Provision for suits for which the
period prescribed is shorter than that prescribed by the Indian Limitation Act
or the Punjab Limitation Act.
Notwithstanding
anything herein contained, any suit for which the period of limitation
prescribed by this Act is shorter than the period of limitation prescribed by
the Indian Limitation Act, 1908, or by the Punjab Limitation (Ancestral Land
Alienation) Act, 1900, may be instituted within the period of one year next
after the commencement of this Act or within the period prescribed for such
suit by the Indian Limitation Act, 1908 or by the Punjab Limitation (Ancestral
Land Alienation) Act, 1900, whichever period expires first.
(i)
When
a childless testator dies leaving a widow she usually succeeds and the legatee
only begins to enjoy the legacy after her death.

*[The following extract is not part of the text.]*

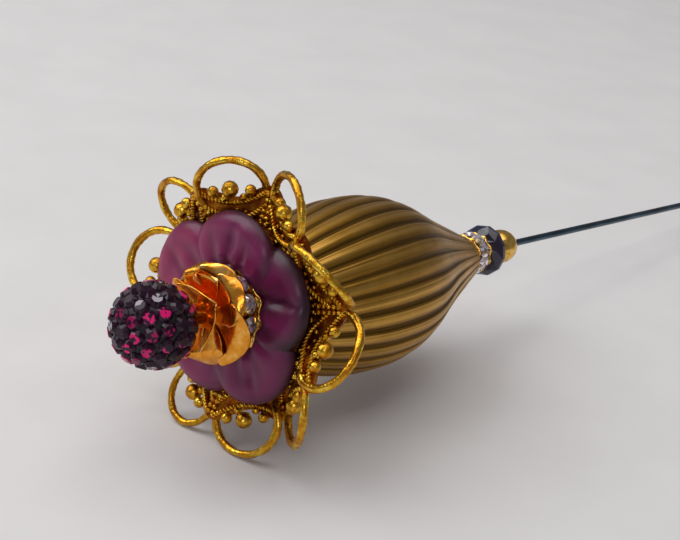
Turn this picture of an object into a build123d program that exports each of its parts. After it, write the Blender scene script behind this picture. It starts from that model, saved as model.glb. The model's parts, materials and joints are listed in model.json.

During her life-time the
reversioner’s suit to contest the will is a suit for declaration, though
brought after the testator’s death. Such a suit may be brought before or after
the testator’s death provided the statutory period has not expired (1).
(ii)
The
words “notwithstanding anything herein contained” do not repeal S. 5 in so far
as the applicability of the provisions of Secs. 4 to 25 of the Limitation Act
(1908) to suits governed by S. 6 is governed. They are intended to govern the
period of limitation prescribed by the Act, and the object of section was to
prescribe a maximum period of one year after commencement of the Act for a suit
for which the period of limitation had commenced to run before the enforcement
of the Act (2).
(iii)
Section
6 really gives an additional period of one year to those who were at the time,
when the Act came into force, entitled to institute suits for declaration but
could be successfully met by a plea of limitation owing to the repeal of he Act
of 1900 and the consequent reduction of the limitation by the new Act (3).